The 2020 Decadal review identified three broad themes that are ripe for progress in the coming decade, one of which is the study of cosmic ecosystems. The Decadal survey noted: “A major advance in recent years has been the realization that the physical processes taking place on all scales are intimately interconnected, and that the universe and all its constituent systems are part of a constantly evolving ecosystem.” The report stated that a key discovery area for understanding cosmic ecosystems is the mapping of the circumgalactic (CGM) and intergalactic medium (IGM) in emission. The X-ray bandpass is particularly attractive for the study of such emission given that all of the astrophysically abundant elements from C to Fe have strong emission lines in the X-ray energy range. The efficient mapping of X-ray emission lines from the CGM and IGM requires an instrument and telescope combination with large collecting area ($>1200{\mathrm{cm}}^2$ at 0.5 keV), large field-of-view (FOV, diameter $\sim 30\mathrm{arcmin}$), high spectral resolution (1.3-2.5 eV), and moderate angular resolution ($\sim 15\mathrm{arcsec}$). The LEM mission concept was optimized for grasp (the product of effective area and FOV) in the 0.2-2.0 keV band while providing unprecedented spectral resolving power for diffuse emission to separate the line emission from the galactic foreground from the extragalactic emission as described in Ref. 1. This powerful combination of capabilities will also allow discoveries in other areas of astrophysics, such as diffuse emission in the Milky Way, planetary science, heliophysics, supernovae and supernova remnants, star-forming regions, habitability of exoplanets, clusters of galaxies, transient sources, X-ray binaries, and active galactic nuclei.

The demanding requirements of the LEM mission necessitated the development and maturation of new technologies. The large collecting area and imaging requirements of the X-ray mirror are met by the Si meta-shell optics under development for the past decade at GSFC.² The high spectral resolution and large detector format requirements are met by the X-ray microcalorimeters under development at GSFC for the previous 30 years.³ The articles in this section focus on the unique challenges posed by the requirements of the LEM mission: high sensitivity and spectral resolution in the 0.2-2.0 keV band, large format detectors ($\sim 14,000$ $290\mu \mathrm{m}$ pixels covering a 38 mm diameter focal plane), hybrid arrays combining pixels with a single absorber readout by a dedicated transition-edge sensor (TES) and “Hydra” pixels in which four absorbers are readout by a single TES, an operating temperature of 40 mK, stable and well-characterized background, time-division multiplexing (TDM) readout electronics, and high X-ray transmission through the optical and IR blocking filters.

In this special section, Patnaude et al. present an overview of the LEM mission concept, outlining the science goals based on the Decadal report, specifying the mission requirements, and describing how the mission will achieve those goals.
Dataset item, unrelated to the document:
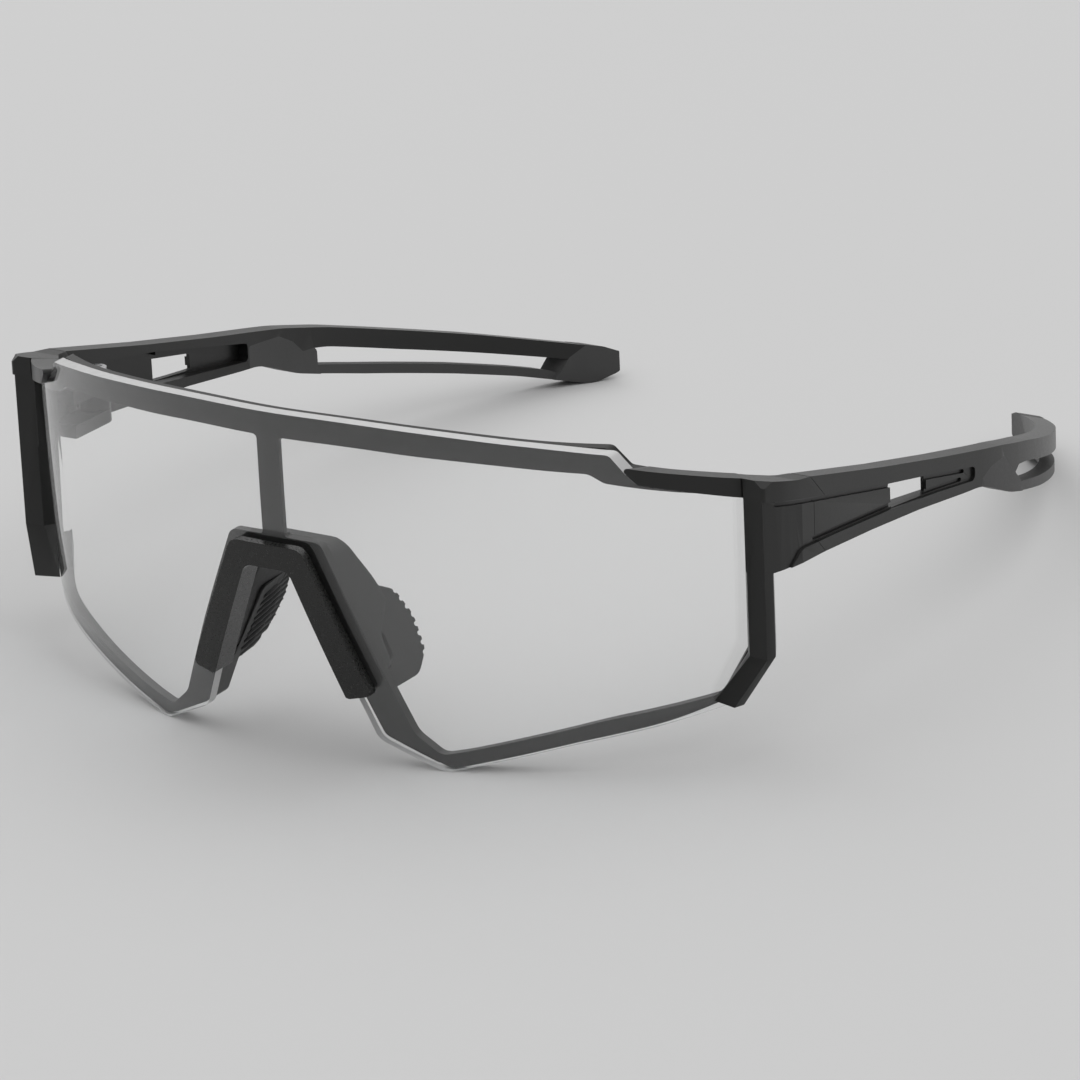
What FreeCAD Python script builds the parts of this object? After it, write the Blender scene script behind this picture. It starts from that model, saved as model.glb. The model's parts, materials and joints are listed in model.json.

Bandler et al. present an overview of the LEM Microcalorimeter Spectrometer (LMS) instrument, including the focal plane assembly, the detection chain, the mechanical and thermal design, the cooling system, the mass, the power, and the technology readiness level (TRL). Smith et al. report a detailed energy resolution budget and expected count rate capabilities for the LMS and the design of the anti-coincidence detector. Wakeham et al. present the characterization of the first 1000 pixel hybrid arrays built for LEM of single-absorber and multi-absorber pixels which demonstrated a spectral resolution of 0.90 ± 0.02 eV for the single-absorber pixels and 1.92 ± 0.02 eV for the four-absorber pixels. Sakai et al. discuss the design of the detector readout, including the mass, power, and volumes of the components that are currently at TRL-6. The design of the continuous adiabatic demagnetization refrigerator (CADR) that provides the temperature control for the focal plane is discussed in Jahromi and Shirron. The CADR is composed of two modules, a high temperature module with interfaces at 4 K and 350 mK and a low temperature module with interfaces at 350 mK and 40 mK, that allow continuous operation of the focal plane at 40 mK. Finally, Osborne et al. describe the dewar design that uses a four-stage pulse tube cryocooler providing the 4 K interface for the CADR.

The LEM mission is only now possible given the progress in the key technologies described in this section that allow the ambitious performance goals of the mission to be met. The capability of high-resolution spectroscopy for diffuse and extended emission with high sensitivity, in essence an Integral Field Unit for X-ray astronomy, makes the breakthrough science of the LEM mission possible. Many decades of research and development were necessary to advance the technologies to the point that a mission like LEM is viable.

The guest editors would like to thank the authors and referees who have contributed to this special section, as well as all researchers, engineers, and professionals around the world who are contributing to the LEM mission concept.